I live in Western, Massachusetts and met my friend Terry Mollner here through socially responsible business circles. Terry was instrumental in creating some of the first social screens for investing in the late 1970s along with a gentleman name Robert Swann as members of The Institute for Community Economics, a progressive economic think tank.
Negative and Positive Screens
The screens for socially responsible investing (SRI) were largely negative and included industries and companies to avoid investing in due to their activities. Typically the list includes:
- Weapon manufacturing
- Alcohol and tobacco
- Nuclear power
- Poor worker treatment
- Poor governance
- Poor treatment of communities in which they operate (For more, see: Socially Responsible Investing: What You Need to Know.)
These days, we talk about both screening out and screening in companies. In other words, there are both negative screens and positive screens. Many of the positive screens are the inverse of their negative twin:
- Environmental stewardship
- Exemplary employee treatment, health and safety
- Good governance
- Exemplary treatment of communities in which they have a footprint
- Social justice
Naming the Investment Approach
In 2017 we have many more terms that apply and relate to what was once only called socially responsible investing. Let’s delve into the terms and language. More recent terms used to describe SRI are:
- Environmental social and governance (ESG)
- Ethical investing
- Values-based investing
- Responsible investing
- Sustainable investing
- Triple bottom line
- Impact investing (the one with the most traction right now).
- There is yet another possible name: common good investing.
Large financial institutions seem to prefer the term ESG. There is disagreement over why they employ this term instead of SRI. Some argue that the word "social" has become toxic in American politics and that if one uses the word social, then it must be a part of socialism and socialism is bad. We don’t believe socialism is categorically bad, per se, but we do agree it’s important to communicate to people in a way that they will listen to what you’re saying.
There is definitely an argument that many people have a knee-jerk reaction to the term socially responsible investing and immediately internalize it. One of the first thoughts they often have is: “So am I doing socially irresponsible investing?” People may feel embarrassment and shame because we are getting into the realm of morality and judging one another. People think they’re being judged negatively and this is not a good mix of emotions to have to be open to learning more about SRI. This explains why dropping the word "responsible" has evolved to a large extent.
Similarly, the terms values-based investing and ethical investing have not really had traction because they evoke the concept of morality.
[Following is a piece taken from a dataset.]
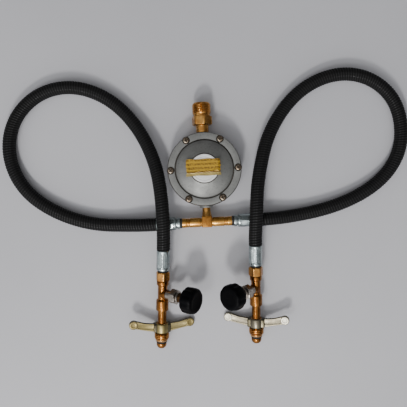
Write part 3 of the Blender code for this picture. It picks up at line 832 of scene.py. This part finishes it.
def label(looks):
    """Creased film over the cap, drooping onto the dome at its ends, with a turned-up edge."""
    left, right, low, high = -25.8, 22.6, -10.6, 13.0
    across, along = 84, 44
    points, faces, corners = [], [], []
    for row in range(along + 1):
        for column in range(across + 1):
            u, v = column / across, row / along
            ragged = 0.35 * math.sin(9.1 * v + 2) + 0.25 * math.sin(23 * v)
            x = left + (right - left) * u + ragged * (2 * u - 1)
            y = low + (high - low) * v + 0.3 * math.sin(11 * u + 1) * (2 * v - 1)
            beyond = max(0.0, abs(x) - CAP_RADIUS + 0.4)
            z = CAP_TOP + 0.35 - 0.62 * beyond
            z += 0.10 * math.sin(1.15 * x + 0.5 * y) * math.sin(0.9 * y + 0.21 * x)
            fold = abs(y + LABEL_FOLD - 0.05 * x - 0.8 * math.sin(0.5 * x))
            z += 0.75 * max(0.0, 1 - fold / 1.1)
            z += 0.9 * max(0.0, (-7.6 - y) / 3.0) * (0.5 + 0.5 * math.sin(0.33 * x + 2.2))
            points.append((x, y, z + 0.1))
    for row in range(along):
        for column in range(across):
            first = row * (across + 1) + column
            face = [first, first + 1, first + across + 2, first + across + 1]
            faces.append(face)
            corners.append([(points[i][0] / 10, points[i][1] / 10) for i in face])
    film = make("seal_film", [(np.array(points), faces, corners)], looks["label_film"], 60)
    modifier = film.modifiers.new("thickness", "SOLIDIFY")
    modifier.thickness = 0.22 * MM
    modifier.offset = 0
    settle(film, 60)
    stands(film, "set", "label_film", "tamper_label")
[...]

Triple bottom line refers to profit, people and planet and that all of those are being counted.
Sustainable investing definitely has had traction but by far the term most widely used today is impact investing. People may still challenge what meets the test of being responsible, sustainable or has positive impact. This is a good thing because people then become engaged in the issues. One of the most common retorts after hearing these terms is: “Well, the company is staying in business and therefore providing jobs, isn’t that responsible, sustainable, and creating positive impact?” What a great beginning to a meaningful conversation. (For related reading, see: The Value In Socially Responsible Investing.)
Full Disclosure: Terry and I founded our firm, Stakeholders Capital in 2008.